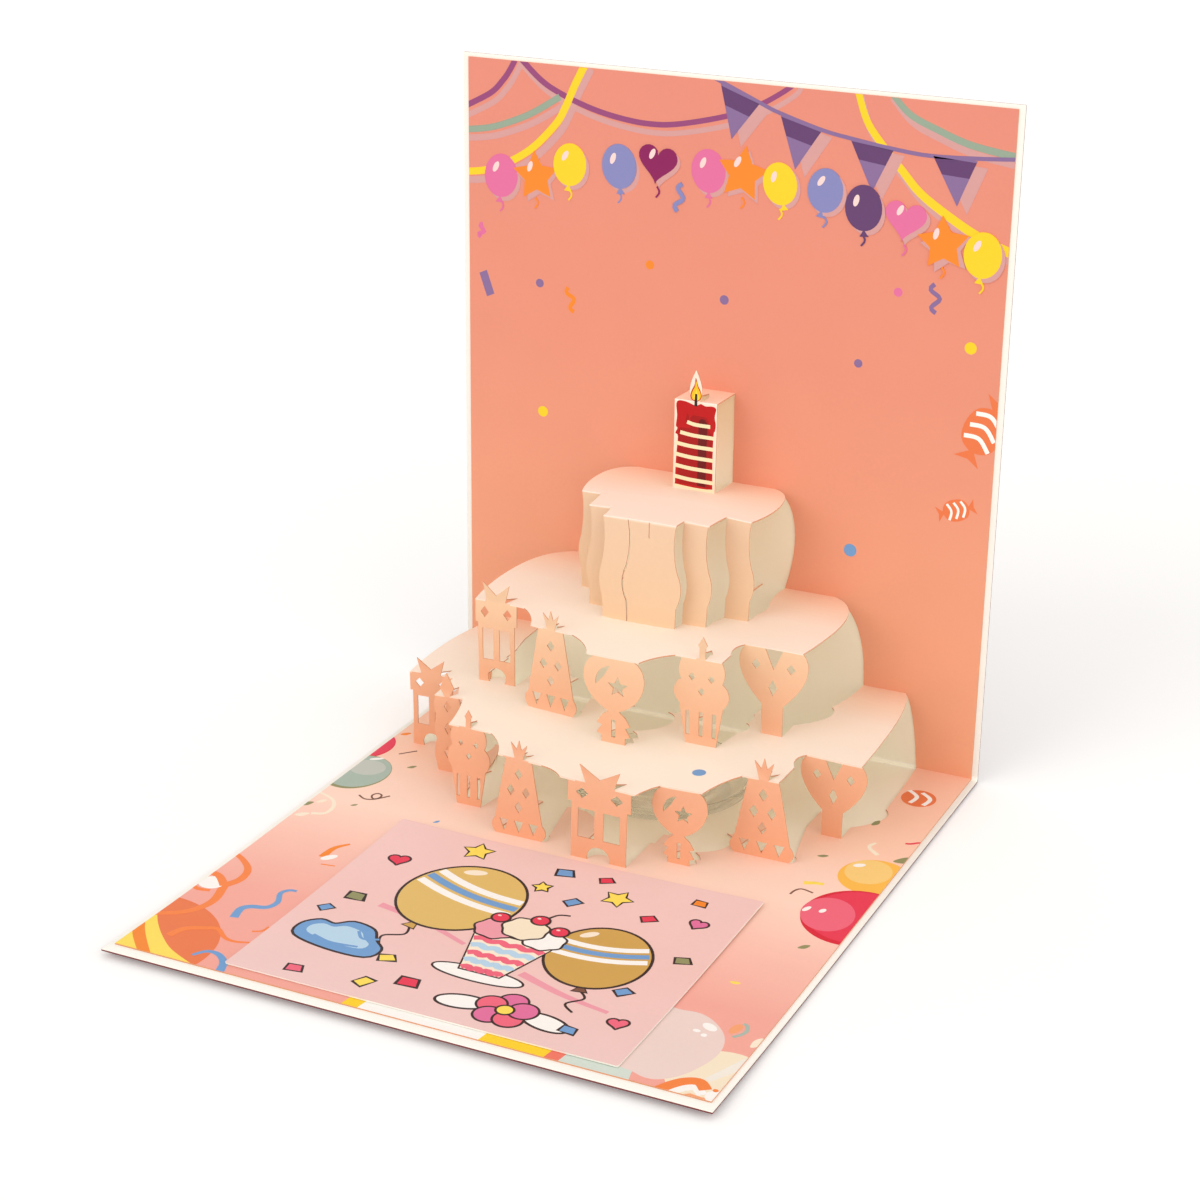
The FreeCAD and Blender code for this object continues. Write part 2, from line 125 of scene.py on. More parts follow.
class Ink(Enum):
    """The printer's inks."""

    PRINTED_SHADOW = srgb(214, 158, 155)
    HEATHER = srgb(136, 108, 155)
    AUBERGINE = srgb(98, 62, 110)
    MAUVE = srgb(150, 72, 122)
    PERIWINKLE = srgb(134, 136, 190)
    PLUM = srgb(138, 22, 90)
    PINK = srgb(226, 112, 160)
    MAGENTA = srgb(232, 55, 85)
    CRIMSON = srgb(218, 32, 58)
    ROSE_GLOW = srgb(240, 104, 128)
    ROSE = srgb(238, 158, 172)
    BLUSH = srgb(238, 214, 207)
    PALE_PINK = srgb(246, 216, 212)
    CORAL = srgb(240, 120, 100)
    ORANGE = srgb(246, 138, 40)
    APRICOT = srgb(235, 122, 72)
    TANGERINE = srgb(246, 134, 66)
    MELON = srgb(247, 166, 118)
    YELLOW = srgb(252, 211, 36)
    AMBER = srgb(252, 192, 80)
    HONEY = srgb(250, 210, 128)
    LEMON = srgb(253, 224, 92)
    VANILLA = srgb(247, 232, 205)
    CREAM = srgb(250, 236, 214)
    CREAM_SHINE = srgb(243, 237, 226)
    WHITE = srgb(252, 250, 246)
    OLIVE = srgb(146, 146, 100)
    UMBER = srgb(120, 78, 60)
    COCOA = srgb(48, 30, 28)
    TAN = srgb(208, 164, 84)
    BISCUIT = srgb(224, 188, 108)
    SAGE = srgb(150, 168, 148)
    CELADON = srgb(170, 188, 176)
    MIST = srgb(194, 200, 191)
    FROST = srgb(212, 224, 214)
    SKY = srgb(112, 160, 212)
    PALE_SKY = srgb(184, 216, 238)
    WAX_RED = srgb(190, 8, 10)
    WAX_DEEP = srgb(164, 2, 4)
    WAX_DARK = srgb(104, 0, 4)
    STRIPE = srgb(247, 230, 186)
    FLAME = srgb(252, 196, 30)
    FLAME_HEART = srgb(253, 222, 70)
    FLAME_EDGE = srgb(196, 62, 22)


# Outlines, in millimetres, run against the clock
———
**YOUR TASK:**
Return the material exactly as it stands.

**RESPONSE TO THE TASK:**
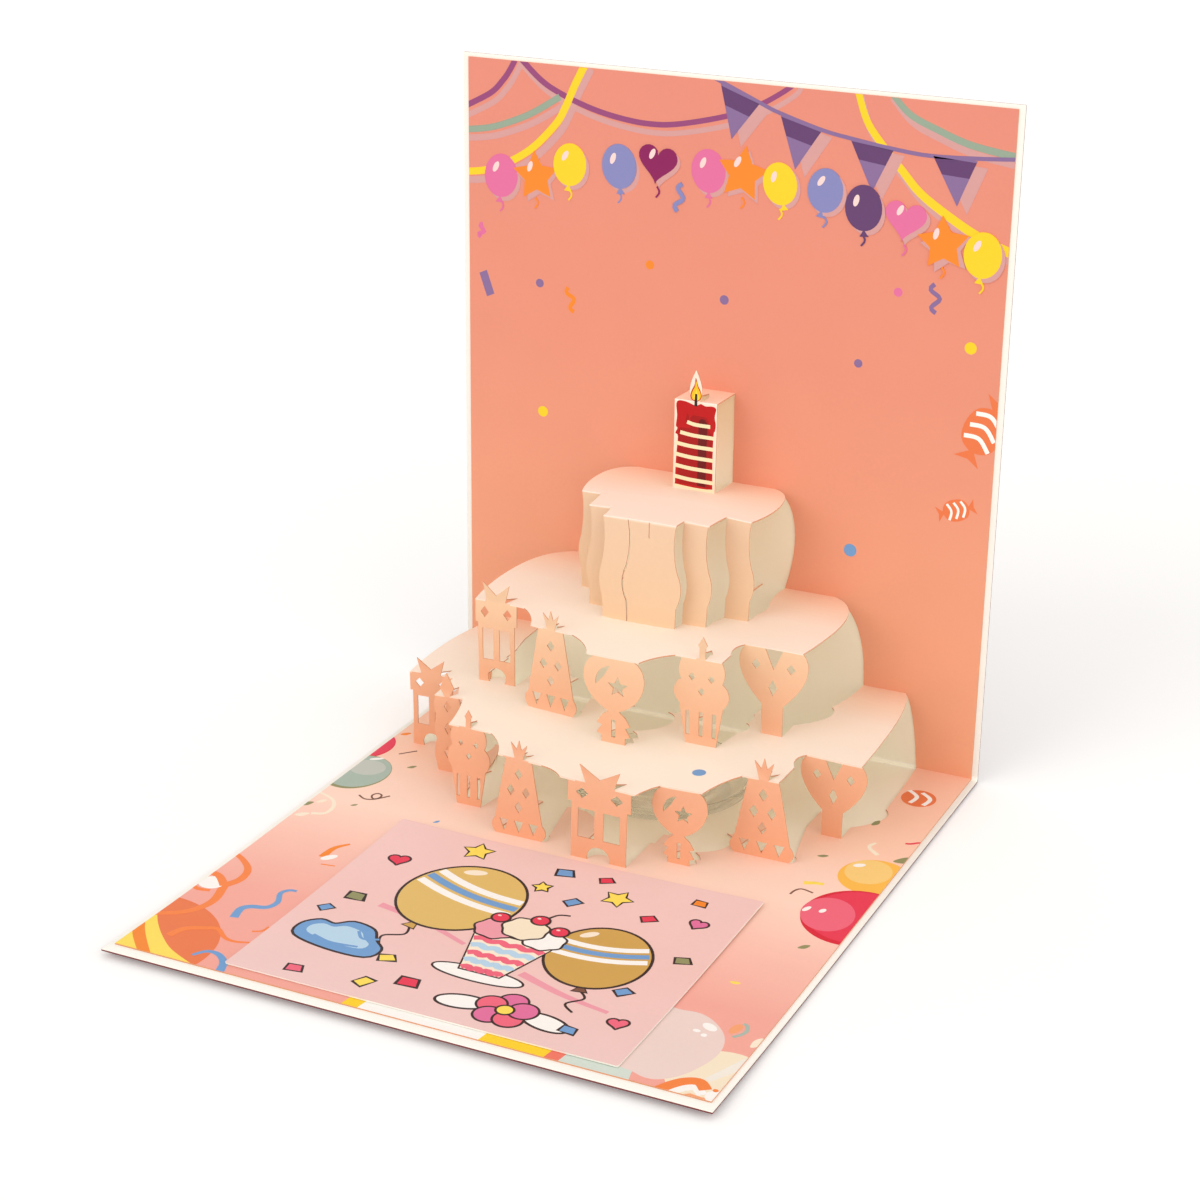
The FreeCAD and Blender code for this object continues. Write part 2, from line 125 of scene.py on. More parts follow.
class Ink(Enum):
    """The printer's inks."""

    PRINTED_SHADOW = srgb(214, 158, 155)
    HEATHER = srgb(136, 108, 155)
    AUBERGINE = srgb(98, 62, 110)
    MAUVE = srgb(150, 72, 122)
    PERIWINKLE = srgb(134, 136, 190)
    PLUM = srgb(138, 22, 90)
    PINK = srgb(226, 112, 160)
    MAGENTA = srgb(232, 55, 85)
    CRIMSON = srgb(218, 32, 58)
    ROSE_GLOW = srgb(240, 104, 128)
    ROSE = srgb(238, 158, 172)
    BLUSH = srgb(238, 214, 207)
    PALE_PINK = srgb(246, 216, 212)
    CORAL = srgb(240, 120, 100)
    ORANGE = srgb(246, 138, 40)
    APRICOT = srgb(235, 122, 72)
    TANGERINE = srgb(246, 134, 66)
    MELON = srgb(247, 166, 118)
    YELLOW = srgb(252, 211, 36)
    AMBER = srgb(252, 192, 80)
    HONEY = srgb(250, 210, 128)
    LEMON = srgb(253, 224, 92)
    VANILLA = srgb(247, 232, 205)
    CREAM = srgb(250, 236, 214)
    CREAM_SHINE = srgb(243, 237, 226)
    WHITE = srgb(252, 250, 246)
    OLIVE = srgb(146, 146, 100)
    UMBER = srgb(120, 78, 60)
    COCOA = srgb(48, 30, 28)
    TAN = srgb(208, 164, 84)
    BISCUIT = srgb(224, 188, 108)
    SAGE = srgb(150, 168, 148)
    CELADON = srgb(170, 188, 176)
    MIST = srgb(194, 200, 191)
    FROST = srgb(212, 224, 214)
    SKY = srgb(112, 160, 212)
    PALE_SKY = srgb(184, 216, 238)
    WAX_RED = srgb(190, 8, 10)
    WAX_DEEP = srgb(164, 2, 4)
    WAX_DARK = srgb(104, 0, 4)
    STRIPE = srgb(247, 230, 186)
    FLAME = srgb(252, 196, 30)
    FLAME_HEART = srgb(253, 222, 70)
    FLAME_EDGE = srgb(196, 62, 22)


# Outlines, in millimetres, run against the clock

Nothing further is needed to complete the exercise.